IL DUELLO

“Un voto pro o contro Fassino”
Tutto il resto è noia

Nella competizione torinese non sono affatto emerse visioni alternative di città. Per il sociologo Manghi la partita si gioca su "quanto attrae o quanto respinge" il sindaco uscente. In un contesto in cui la politica è debole e la borghesia in disarmo

Le risate dei pennuti - almeno quelle - la campagna elettorale ormai agli sgoccioli che peraltro non s’è risparmiata nulla, è riuscita a scansarle. Come? Evitando, più per costrizione che per scelta, di ammiccare ai sindacati. E così la frase che Bruno Manghi, sociologo con un passato ai vertici della Cisl e poi ascoltato consigliere di Romano Prodi, aveva pronunciato un anno fa in un’intervista allo Spiffero pare oggi una verità scolpita nella pietra: “La politica che va dietro al sindacato sperando di ricavarne voti fa dei calcoli da far ridere i polli”. Tutto il resto, a partire dalle intenzioni di voto dei torinesi per domenica e le ragioni a sostegno degli schieramenti che portano Chiara Appedino e Piero Fassino a giocare una partita difficile e dall’esito aperto ad ogni eventualità, per  Manghi è soprattutto “noia”.

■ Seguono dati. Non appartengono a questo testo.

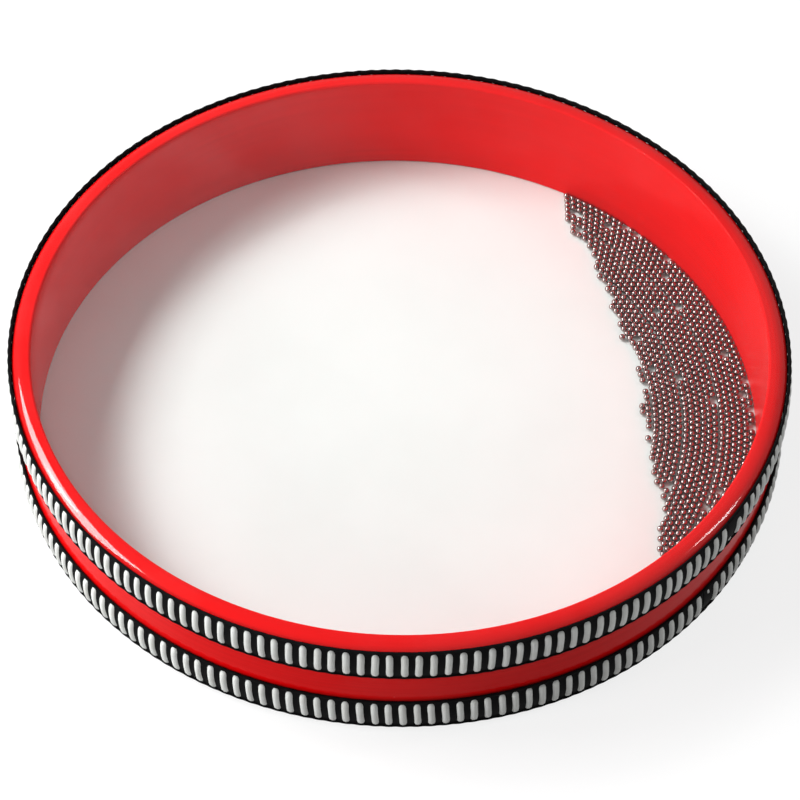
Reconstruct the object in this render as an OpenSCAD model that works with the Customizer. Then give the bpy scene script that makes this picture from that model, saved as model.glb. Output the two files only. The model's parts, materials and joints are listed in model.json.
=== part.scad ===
// Ocean drum: a shallow laminated hoop closed by a clear and a white film head,
// with loose steel shot lying between them. Each head's collar is turned over the
// hoop, stapled, and covered by a ribbed braid that is butted at a splice.
// Millimetres. The drum lies on its white head, centred on Z, and is seen from -Y.

/* [Drum] */
// Diameter over the crests of the braids
drum_d = 400; // [300:1:560]
// Height between the outer faces of the two heads
drum_h = 61.5; // [54:0.5:90]

/* [Shell] */
// Radial thickness of the laminated hoop
shell_wall = 9.6; // [8:0.2:14]
// Rounding of the bearing edges on the outside
bearing_round = 1.5; // [1:0.25:4]
// Rounding of the bearing edges towards the chamber
chamber_round = 1.5; // [0.5:0.25:3]

/* [Heads] */
// Thickness of the clear film
top_film = 0.3; // [0.2:0.05:0.5]
// Thickness of the white film
bottom_film = 0.35; // [0.2:0.05:0.5]
// Length of the collar that each film turns over the hoop
collar_drop = 16; // [14:0.5:18]

/* [Staples] */
// Number of staples around each head
staple_count = 40; // [24:1:60]
// Width of a staple's crown
staple_crown = 10; // [8:0.5:12]
// Thickness of the staple wire
staple_wire = 0.6; // [0.4:0.1:0.7]
// Length of the legs behind the crown
staple_leg = 6; // [4:0.5:7]

/* [Braids] */
// Width of each braid from edge to edge
braid_w = 21.5; // [19:0.5:23]
// Distance from a head's face to the outer edge of its braid
braid_inset = 0.1; // [0.1:0.1:3]
// Thickness of a braid at its crest
braid_t = 2.9; // [2.8:0.1:3.6]
// How far the crest of a braid stands out beyond its edges
braid_crown = 1.2; // [0.8:0.1:1.3]
// Thickness of the cord along the upper edge of a braid
top_cord_d = 2.1; // [1.6:0.1:2.8]
// Thickness of the cord along the lower edge of a braid
low_cord_d = 1.5; // [1:0.1:2]
// Distance between neighbouring ribs along the crest
rib_pitch = 6.9; // [6:0.1:9]
// Width of a rib
rib_w = 4.2; // [3.6:0.1:4.8]
// Height of a rib over the tape
rib_h = 1.3; // [1:0.1:1.4]
// Lean of the ribs, in degrees
rib_lean = 5; // [-8:0.5:8]
// Direction of the upper braid's splice, in degrees
upper_splice = -36; // [-180:1:180]
// Direction of the lower braid's splice, in degrees
lower_splice = -40; // [-180:1:180]
// Gap between a braid's two butted ends
splice_gap = 0.6; // [0.3:0.1:1.5]
// Number of ribs that are cut away where a braid is butted
cut_ribs = 1; // [0:1:3]

/* [Shot] */
// Diameter of a steel ball
ball_d = 3.5; // [3:0.1:4]
// Least gap between neighbouring balls
ball_gap = 0.12; // [0.08:0.02:0.3]
// Height of the balls over the white head, and their gap to the hoop
ball_rest = 0.3; // [0.25:0.05:0.5]
// Direction in which the pool of shot lies, in degrees
pool_az = 8; // [-180:1:180]
// Scatter of the balls along the free edge of the pool
edge_scatter = 3.2; // [0:0.2:6]

/* [Hidden] */

// Clearance where one ring lies on another
seat = 0.05;
// Clearance between a rib's flat back and the crowned tape
rib_seat = 0.1;
// Flat steps in a quarter of a rounded edge
arc_steps = 8;
// Facets of a round form where it is drawn
$fn = 96;
// Facets of a ball where it is drawn
ball_fn = 16;

crest_r = drum_d / 2;
film_over = max(top_film, bottom_film) + seat;
tape_in_r = crest_r - braid_t;
collar_out_r = tape_in_r - seat;
shell_out_r = collar_out_r - film_over;
shell_in_r = shell_out_r - shell_wall;
shell_top = drum_h - top_film - seat;
shell_bottom = bottom_film + seat;

// The crown of a braid is an arc over the width between its two edge cords
ribs_w = braid_w - top_cord_d - low_cord_d - 2 * seat;
crown_r = (pow(ribs_w / 2, 2) + pow(braid_crown, 2)) / (2 * braid_crown);
crown_axis_r = crest_r - crown_r;
rib_reach = ribs_w / 2 - rib_w / 2 * sin(abs(rib_lean));
rib_arc = 2 * asin(rib_reach / crown_r);
rib_count = floor(PI * drum_d / rib_pitch);
upper_braid_z = drum_h - braid_inset - braid_w;
lower_braid_z = braid_inset;
ribs_mid = low_cord_d + seat + ribs_w / 2;
splice_angle = splice_gap / tape_in_r * 180 / PI;

// Staples lie under the middle of each braid, in a groove of the tape's back
crown_rise = collar_out_r - sqrt(pow(collar_out_r, 2) - pow(staple_crown / 2, 2));
groove_depth = seat + staple_wire + crown_rise + seat;
groove_w = staple_wire + 4 * seat;

// Rows of shot follow the hoop. Each row nests into the one before it, until the
// rows have grown too tight, and the next row then starts afresh
ball_pitch = ball_d + ball_gap;
first_row_r = shell_in_r - ball_rest - ball_d / 2;
ball_z = bottom_film + ball_rest + ball_d / 2;
// Widest spacing in a row over the closest, where rows start afresh
stretch_share = 1.11;
// Share of the places in the pool that hold no ball
vacancy_share = 0.018;
// Half the angle that the pool covers
pool_half = 54;
// Distance of the pool's free edge from the centre, over the hoop's inner radius,
// by the angle from the pool's direction
front_shares = [
    [-54, 0.99], [-48, 0.92], [-40, 0.845], [-32, 0.785], [-24, 0.73], [-20, 0.708],
    [-16, 0.714], [-12, 0.69], [-4, 0.683], [0, 0.7], [16, 0.706], [20, 0.712],
    [24, 0.729], [28, 0.758], [36, 0.793], [40, 0.842], [48, 0.878], [52, 0.962], [54, 0.99]
];
pool_min_r = min([for (p = front_shares) p[1]]) * shell_in_r - edge_scatter;
// Rows counted inwards from the hoop at which each group of shot starts
near_outer_row = 1;
near_inner_row = 3;
mid_outer_row = 6;
mid_inner_row = 8;
front_outer_row = 11;
front_inner_row = 14;
// Two numbers that scatter what is repeated, without a pattern
scatter_turn = 127.1;
scatter_gain = 43758.5453;

// Points along an arc, from one angle to another
function arc(centre, r, from, to) = [
    for (i = [0 : arc_steps])
        let (a = from + (to - from) * i / arc_steps)
        centre + r * [cos(a), sin(a)]
];

// A number from 0 to 1 that changes without a pattern from ball to ball
function scatter(row, place) =
    let (s = sin(row * scatter_turn + place * place * scatter_turn / 3 + place) * scatter_gain)
    s - floor(s);

// Angle between neighbouring balls in a row that starts afresh
function fresh_step(r) = 2 * asin(stretch_share * ball_pitch / (2 * r));

// Radius of the row that nests into a row from inside
function nested_r(r, step) =
    r * cos(step / 2) - sqrt(pow(ball_pitch, 2) - pow(r * sin(step / 2), 2));

// All rows from one radius inwards, as radius and angle between balls
function rows_from(r, step) =
    r < pool_min_r ? []
    : let (inner = nested_r(r, step), fresh = r - ball_pitch)
    concat(
        [[r, step]],
        2 * inner * sin(step / 2) >= ball_pitch
            ? rows_from(inner, step)
            : rows_from(fresh, fresh_step(fresh))
    );

rows = rows_from(first_row_r, fresh_step(first_row_r));

// Is there a ball at this place?
function filled(row, place, r, az) =
    abs(az) < pool_half
    && r > lookup(az, front_shares) * shell_in_r + (scatter(place, row) - 1 / 2) * edge_scatter
    && scatter(row, place) > vacancy_share;

// The balls of one row, as radius and angle
function row_balls(row) =
    let (r = rows[row][0], step = rows[row][1], most = ceil(pool_half / step))
    [
        for (place = [-most : most])
            let (az = (place + (row % 2) / 2) * step)
            if (filled(row, place, r, az)) [r, az]
    ];

module shell() {
    outer_x = shell_out_r - bearing_round;
    inner_x = shell_in_r + chamber_round;
    color("#d8141a")
    rotate_extrude()
    polygon(concat(
        arc([outer_x, shell_bottom + bearing_round], bearing_round, -90, 0),
        arc([outer_x, shell_top - bearing_round], bearing_round, 0, 90),
        arc([inner_x, shell_top - chamber_round], chamber_round, 90, 180),
        arc([inner_x, shell_bottom + chamber_round], chamber_round, 180, 270)
    ));
}

// A film head with its outer face at zero and its collar turned down
module head(film) {
    inner_round = bearing_round + seat;
    round_x = shell_out_r - bearing_round;
    round_z = -film - inner_round;
    rotate_extrude()
    polygon(concat(
        [[0, 0]],
        arc([round_x, round_z], inner_round + film, 90, 0),
        [[shell_out_r + seat + film, -collar_drop], [shell_out_r + seat, -collar_drop]],
        arc([round_x, round_z], inner_round, 0, 90),
        [[0, -film]]
    ));
}

module top_head() {
    color([0.9, 0.93, 0.95, 0.35])
    translate([0, 0, drum_h])
    head(top_film);
}

module bottom_head() {
    color("#f4f2ec")
    mirror([0, 0, 1])
    head(bottom_film);
}

// One staple with its crown's back at zero and its legs pointing along -X
module staple() {
    translate([0, 0, -staple_wire / 2])
    linear_extrude(staple_wire)
    polygon([
        [staple_wire, -staple_crown / 2],
        [staple_wire, staple_crown / 2],
        [-staple_leg, staple_crown / 2],
        [-staple_leg, staple_crown / 2 - staple_wire],
        [0, staple_crown / 2 - staple_wire],
        [0, staple_wire - staple_crown / 2],
        [-staple_leg, staple_wire - staple_crown / 2],
        [-staple_leg, -staple_crown / 2]
    ]);
}

// A ring of staples over a collar of the given outer radius
module staples(collar_r, z) {
    color("#b9bcc0")
    for (i = [0 : staple_count - 1])
        rotate([0, 0, 360 / staple_count * (i + 1 / 2)])
        translate([collar_r + seat, 0, z])
        staple();
}

module top_staples() {
    staples(shell_out_r + seat + top_film, upper_braid_z + ribs_mid);
}

module bottom_staples() {
    staples(shell_out_r + seat + bottom_film, lower_braid_z + ribs_mid);
}

// A ring that starts and ends at a splice
module spliced(splice) {
    rotate([0, 0, splice + splice_angle / 2])
    rotate_extrude(angle = 360 - splice_angle)
    children();
}

// The crowned black tape of a braid, with the groove for the staples in its back
module tape(z, splice) {
    skin_r = crown_r - rib_h - rib_seat;
    reach = min(asin(ribs_w / 2 / skin_r), acos((tape_in_r - crown_axis_r) / skin_r));
    edge = skin_r * sin(reach);
    floor_r = tape_in_r + groove_depth - seat;
    color("#141414")
    translate([0, 0, z + ribs_mid])
    spliced(splice)
    polygon(concat(
        arc([crown_axis_r, 0], skin_r, -reach, reach),
        [
            [tape_in_r, edge],
            [tape_in_r, groove_w / 2],
            [floor_r, groove_w / 2],
            [floor_r, -groove_w / 2],
            [tape_in_r, -groove_w / 2],
            [tape_in_r, -edge]
        ]
    ));
}

// One rib: a cord of domed section that follows the tape's crown
module rib() {
    translate([crown_axis_r, 0, 0])
    rotate([rib_lean, 0, 0])
    rotate([90, 0, 0])
    rotate([0, 0, -rib_arc / 2])
    rotate_extrude(angle = rib_arc)
    intersection() {
        translate([crown_r - rib_w / 2, 0])
        circle(d = rib_w);
        translate([crown_r - rib_h, -rib_w / 2])
        square([rib_h, rib_w]);
    }
}

module ribs(z, splice) {
    color("#e9ece8")
    for (i = [cut_ribs : rib_count - 1])
        rotate([0, 0, splice + 360 / rib_count * (i + 1 / 2)])
        translate([0, 0, z + ribs_mid])
        rib();
}

// A cord along one edge of a braid, lying on the collar
module edge_cord(z, d, splice) {
    color("#101010")
    spliced(splice)
    translate([tape_in_r + d / 2, z])
    circle(d = d);
}

module upper_braid_tape() {
    tape(upper_braid_z, upper_splice);
}

module upper_braid_ribs() {
    ribs(upper_braid_z, upper_splice);
}

module upper_braid_top_cord() {
    edge_cord(upper_braid_z + braid_w - top_cord_d / 2, top_cord_d, upper_splice);
}

module upper_braid_low_cord() {
    edge_cord(upper_braid_z + low_cord_d / 2, low_cord_d, upper_splice);
}

module lower_braid_tape() {
    tape(lower_braid_z, lower_splice);
}

module lower_braid_ribs() {
    ribs(lower_braid_z, lower_splice);
}

module lower_braid_top_cord() {
    edge_cord(lower_braid_z + braid_w - top_cord_d / 2, top_cord_d, lower_splice);
}

module lower_braid_low_cord() {
    edge_cord(lower_braid_z + low_cord_d / 2, low_cord_d, lower_splice);
}

// The balls of the rows from one to before another
module shot(first, end) {
    color("#8d8583")
    for (row = [first : min(end, len(rows)) - 1])
        for (b = row_balls(row))
            rotate([0, 0, pool_az + b[1]])
            translate([b[0], 0, ball_z])
            sphere(d = ball_d, $fn = ball_fn);
}

module shot_wall_row() {
    shot(0, near_outer_row);
}

module shot_near_outer() {
    shot(near_outer_row, near_inner_row);
}

module shot_near_inner() {
    shot(near_inner_row, mid_outer_row);
}

module shot_mid_outer() {
    shot(mid_outer_row, mid_inner_row);
}

module shot_mid_inner() {
    shot(mid_inner_row, front_outer_row);
}

module shot_front_outer() {
    shot(front_outer_row, front_inner_row);
}

module shot_front_inner() {
    shot(front_inner_row, len(rows));
}

shell();
top_head();
bottom_head();
top_staples();
bottom_staples();
upper_braid_tape();
upper_braid_ribs();
upper_braid_top_cord();
upper_braid_low_cord();
lower_braid_tape();
lower_braid_ribs();
lower_braid_top_cord();
lower_braid_low_cord();
shot_wall_row();
shot_near_outer();
shot_near_inner();
shot_mid_outer();
shot_mid_inner();
shot_front_outer();
shot_front_inner();
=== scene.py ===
"""Ocean drum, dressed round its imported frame.

The drum is a shallow lacquered hoop closed by a clear film above and a white film
below. Loose steel shot lies between the films, and a ribbed braid covers each
film's collar. Lengths are in metres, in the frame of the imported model: the drum
lies on its white film, its axis is Z, and the player sits towards -Y.
"""

from __future__ import annotations

import json
import logging
import math
import random
from dataclasses import dataclass, field
from enum import Enum
from functools import cache
from typing import Sequence

import bmesh
import bpy
from mathutils import Matrix, Vector


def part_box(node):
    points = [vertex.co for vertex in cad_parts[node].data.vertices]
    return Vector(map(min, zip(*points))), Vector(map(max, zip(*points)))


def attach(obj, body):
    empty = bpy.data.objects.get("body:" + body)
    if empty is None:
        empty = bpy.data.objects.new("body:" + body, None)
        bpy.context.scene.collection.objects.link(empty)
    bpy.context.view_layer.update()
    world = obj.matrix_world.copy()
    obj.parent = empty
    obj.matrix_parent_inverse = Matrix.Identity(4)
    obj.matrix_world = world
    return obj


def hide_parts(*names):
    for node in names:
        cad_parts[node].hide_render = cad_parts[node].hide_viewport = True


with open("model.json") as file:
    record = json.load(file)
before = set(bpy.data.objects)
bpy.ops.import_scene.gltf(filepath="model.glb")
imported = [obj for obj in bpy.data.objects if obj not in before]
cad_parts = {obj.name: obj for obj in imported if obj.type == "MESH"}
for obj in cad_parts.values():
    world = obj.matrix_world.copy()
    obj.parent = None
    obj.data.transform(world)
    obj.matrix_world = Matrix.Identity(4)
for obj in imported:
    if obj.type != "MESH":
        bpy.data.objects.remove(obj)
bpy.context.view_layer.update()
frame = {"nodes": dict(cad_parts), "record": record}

LOG = logging.getLogger("ocean_drum")
MM = 0.001
FULL_TURN = 360.0

# Distance under which two points are taken for one
WELD = 0.001 * MM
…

Per il sociologo che fu al fianco di Pierre Carniti anche nel momento dello strappo con la Cgil sull’accordo di San Valentino nel 1984 sulla questione della scala mobile, “questa competizione per il Comune di Torino – che egli osserva dalla sua casa nella campagna della Val Sangone senza mostrare particolare entusiasmo o interesse – mi pare che abbia alla base più sentimenti, anziché motivi concreti e reali di divisione tra i due blocchi. Uno sostiene la tesi del meglio continuare così, l’altro interpreta quel che in sintesi si può condensare nella frase: siamo stufi”. Oltre, Manghi non vede molto di più. Scorge, in verità, “un sempre più accentuato indebolimento della borghesia storica da un lato e della sinistra anch’essa storica dall’altro”, quel rimescolamento che ha portato Fassino e il Pd a ottenere più consensi nei quartieri “bene” del centro, della collina, in Crocetta e far esplodere il fenomeno Appendino nelle periferie, dove le truppe del sindaco (ed egli stesso) stanno cercando un non facile recupero battendole da mattina a sera.

“Non credo neppure che la finalità di dare una spallata a Matteo Renzi passando per Fassino sia il collante principale di quel fronte assai eterogeneo che si va formando attorno alla candidata dei Cinque Stelle, peraltro un personaggio sconosciuto di cui si sa poco, ma questo per molti non ha importanza”. A far convergere sulla Appendino anche buona parte degli sconfitti del centrodestra – Mario Borghezio e Roberto Rosso in testa – secondo il sociologo è un mero calcolo di sopravvivenza: “Se vincerà Fassino per loro sarà finita, mentre l’elezione della grillina potrebbe garantire la perpetuazione di una sorta di vuoto, di spazio per riorganizzarsi e sperare nel prossimo giro. Puro istinto di sopravvivenza”.

Assai scettico, invece, sul seguito degli appelli dei perdenti sul loro elettorato: “La Lega a Torino mi pare sia molto debole, quanto agli altri mi pare siano prese di posizione fatte per dispetto, ma non credo che potranno pilotare i loro elettori del primo turno”. Quanto al sindacato, premesso il rapporto non certo buono con Renzi, la sua estraneità alla contesa elettorale non sorprende affatto chi nell’organizzazione dei lavoratori ci ha passato buona parte della vita: “Questa non è più la Torino di vent’anni fa in cui c’era il tema del dopo-Fiat, quella dove nacque la proposta di Valentino Castellani. Adesso è la Torino che si gioca la partita del voto su quanto attrae o quanto respinge Fassino”. E “la voce della politica è debole”, ammette Manghi, il quale attribuisce anche scarso peso a temi divisivi come quello della Tav, sul quale lui è schierato da sempre sul fronte dei contrari. “Fassino ha più chance, ma ci potrebbero essere delle sorprese” dice guardando con distacco verso Torino. Se vi abitasse, “mah, forse non andrei a votare”.